The Wounded Soldier Who Painted His Way Back to Life
When War Breaks More Than Bodies
Horace Pippin's right arm hung useless at his side as he walked off the transport ship in 1919. The bullet fragment lodged near his shoulder during the brutal fighting in France had stolen more than just mobility—it had seemingly ended any dreams of the artistic life he'd glimpsed as a child.
But Pippin had never been one to accept defeat easily.
Born into poverty in West Chester, Pennsylvania, in 1888, Pippin had shown an early fascination with creating images. As a teenager, he'd sketch on anything he could find—scraps of paper, cardboard, even the sides of buildings. When money was too tight for art supplies, he'd burn designs into wood with heated pokers, teaching himself techniques that would later define his unique style.
The war changed everything. Pippin served with the 369th Infantry Regiment, one of the few Black combat units allowed to fight alongside French forces. The discrimination he faced from his own army was as brutal as the German machine guns that eventually found their mark. When that bullet tore through his shoulder, it seemed to end not just his military service, but any hope of expressing the visions that crowded his mind.
The Slowest Comeback in Art History
Back in Chester County, Pippin took whatever work he could find. He collected garbage, worked as a porter, did odd jobs that didn't require two functioning arms. But at night, in the small apartment he shared with his wife Jennie, something extraordinary was happening.
Pippin had discovered that while his right arm couldn't move normally, it wasn't completely dead. If he used his left hand to guide and support his right, he could make marks on canvas. The process was agonizingly slow—a single painting might take him months to complete. But the images that emerged were unlike anything being produced in American art studios.
His first major work, "The End of War," took him three years to finish. The painting depicted the moment when fighting stopped on the Western Front, but Pippin's version wasn't triumphant. Instead, it showed the hollow exhaustion of men who had seen too much, painted with a directness that came from lived experience rather than artistic training.
Finding Beauty in Broken Technique
What art critics would later call Pippin's "primitive" style was actually born from necessity. Unable to make smooth, flowing brushstrokes, he built up his paintings in layers of thick, deliberate marks. Each section was carefully planned because he couldn't afford to waste paint or energy on corrections.
This constraint created something remarkable. Pippin's paintings had a weight and intensity that formal training might have smoothed away. His colors were bold because he mixed them carefully, knowing he might not get another chance. His compositions were strong because every element had to earn its place.
"Cabin in the Cotton" series, painted throughout the 1930s, showed scenes from his childhood with a warmth and authenticity that spoke to viewers across racial lines. These weren't romanticized plantation scenes—they were memories painted by someone who had lived them, rendered with a technique that made every brushstroke feel intentional.
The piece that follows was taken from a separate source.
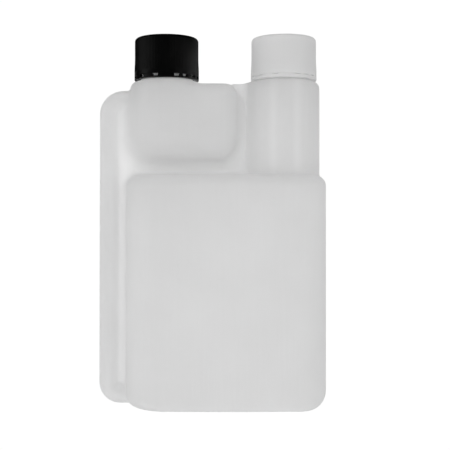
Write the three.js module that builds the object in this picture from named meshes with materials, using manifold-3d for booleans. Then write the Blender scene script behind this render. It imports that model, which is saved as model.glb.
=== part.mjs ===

When the Art World Finally Noticed
Pippin's breakthrough came in 1937 when a local art teacher spotted his work and convinced him to enter a competition. "The End of War" won first prize, and suddenly galleries that had never heard of the disabled garbage collector were calling.
The timing was perfect. American art was moving away from European influences, searching for authentic American voices. Pippin's work offered something that couldn't be taught in art schools—the perspective of someone who had experienced the full spectrum of American life, from rural poverty to urban struggle, from wartime horror to the quiet dignity of survival.
By 1940, his paintings were hanging in the Museum of Modern Art in New York. Critics like Holger Cahill praised his "genuine artistic vision," while collectors competed for works that Pippin was still creating one painstaking brushstroke at a time.
The Legacy of Limitation
Pippin died in 1946, just as his reputation was reaching its peak. In less than a decade, he had transformed from an unknown disabled veteran into one of America's most celebrated self-taught artists. But his real achievement wasn't the recognition—it was proving that limitations don't have to be endings.
Every painting Pippin completed was a small victory over the bullet that tried to stop him. His technique, born from disability, created a visual language that spoke to fundamental human experiences: struggle, perseverance, and the stubborn refusal to let circumstances define possibilities.
Today, Pippin's works hang in major museums across the country, including the Metropolitan Museum of Art and the Smithsonian. But perhaps more importantly, his story continues to inspire anyone who has ever been told that their circumstances make their dreams impossible.
Sometimes our greatest strengths emerge not despite our limitations, but because of them. Horace Pippin spent years learning to paint with a broken arm, and in the process, he created art that was more powerful than anything he might have produced with two good hands.